Opinion | Physician-assisted suicide should be allowed in Hong Kong, out of compassion and respect for human dignity
- It’s time to reopen the debate about assisted suicide for those who are terminally ill and suffering unbearably, in order to respect a patient’s own decision to end their life
We believe that physician-assisted suicide should be legalised in Hong Kong. Autonomy is an important value. We ought to be able to choose our career, religion and lifestyle – and when the day comes, a peaceful and dignified death. We should respect a patient’s autonomous decision to end their life when faced with suffering that robs them of their dignity. However, to avoid abuse of medically assisted suicide, stringent conditions must be set.
First, the patient should be terminally ill. Second, there should be unbearable suffering, resulting in deterioration in quality of life. Third, it must be clear that death is not against the patient’s interests. Finally, the patient must be mentally competent and have persistently, desperately wanted to die because of their objective condition. Only then does the patient have the right to request physician-assisted suicide.
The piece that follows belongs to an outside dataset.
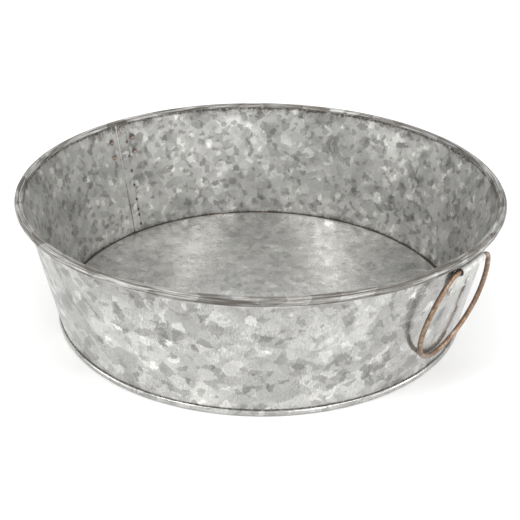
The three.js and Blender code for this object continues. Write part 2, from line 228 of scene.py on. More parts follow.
# ---- Materials --------------------------------------------------------------------------------
class Nodes:
    """Small helper that builds a shader node tree."""

    def __init__(self, name):
        self.material = bpy.data.materials.new(name)
        self.material.use_nodes = True
        self.tree = self.material.node_tree
        self.shader = self.tree.nodes["Principled BSDF"]
        self.place = self.tree.nodes.new("ShaderNodeTexCoord").outputs["Object"]

    def node(self, kind, **values):
        node = self.tree.nodes.new(kind)
        for key, value in values.items():
            setattr(node, key, value)
        return node

    def link(self, source, target):
        if isinstance(source, (int, float, tuple, list)):
            target.default_value = source
        else:
            self.tree.links.new(source, target)

    def math(self, operation, a, b, clamp=False):
        node = self.node("ShaderNodeMath", operation=operation, use_clamp=clamp)
        for socket, value in zip(node.inputs, (a, b)):
            self.link(value, socket)
        return node.outputs[0]

    def vector(self, operation, a, b=(0, 0, 0), scale=None):
        node = self.node("ShaderNodeVectorMath", operation=operation)
        self.link(a, node.inputs[0])
        if operation != "NORMALIZE" and scale is None:
            self.link(b, node.inputs[1])
        if scale is not None:
            self.link(scale, node.inputs["Scale"])
        return node.outputs[0]

    def noise(self, scale, detail=3.0, roughness=0.5, place=None, distortion=0.0):
        node = self.node("ShaderNodeTexNoise")
        self.link(place or self.place, node.inputs["Vector"])
        node.inputs["Scale"].default_value = scale
        node.inputs["Detail"].default_value = detail
        node.inputs["Roughness"].default_value = roughness
        node.inputs["Distortion"].default_value = distortion
        return node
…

In assisted dying, the doctor helps the patient, who takes an active role in ending their life. For example, the doctor might prescribe a lethal dose of medication, and the patient can decide when and where to take it. One popular argument against medically assisted suicide is the slippery slope argument: if patients have the right to assisted dying, why not go further and allow doctors to kill dying patients who are too weak or paralysed to take their own lives?
What about patients who are not dying, but who still have to face years of intolerable physical or emotional pain? What if crippling paralysis causes patients to become dependent on others? Finally, why not extend assisted suicide to anyone who thinks life is suffering and who is determined to die, like a 17-year-old suffering unrequited love?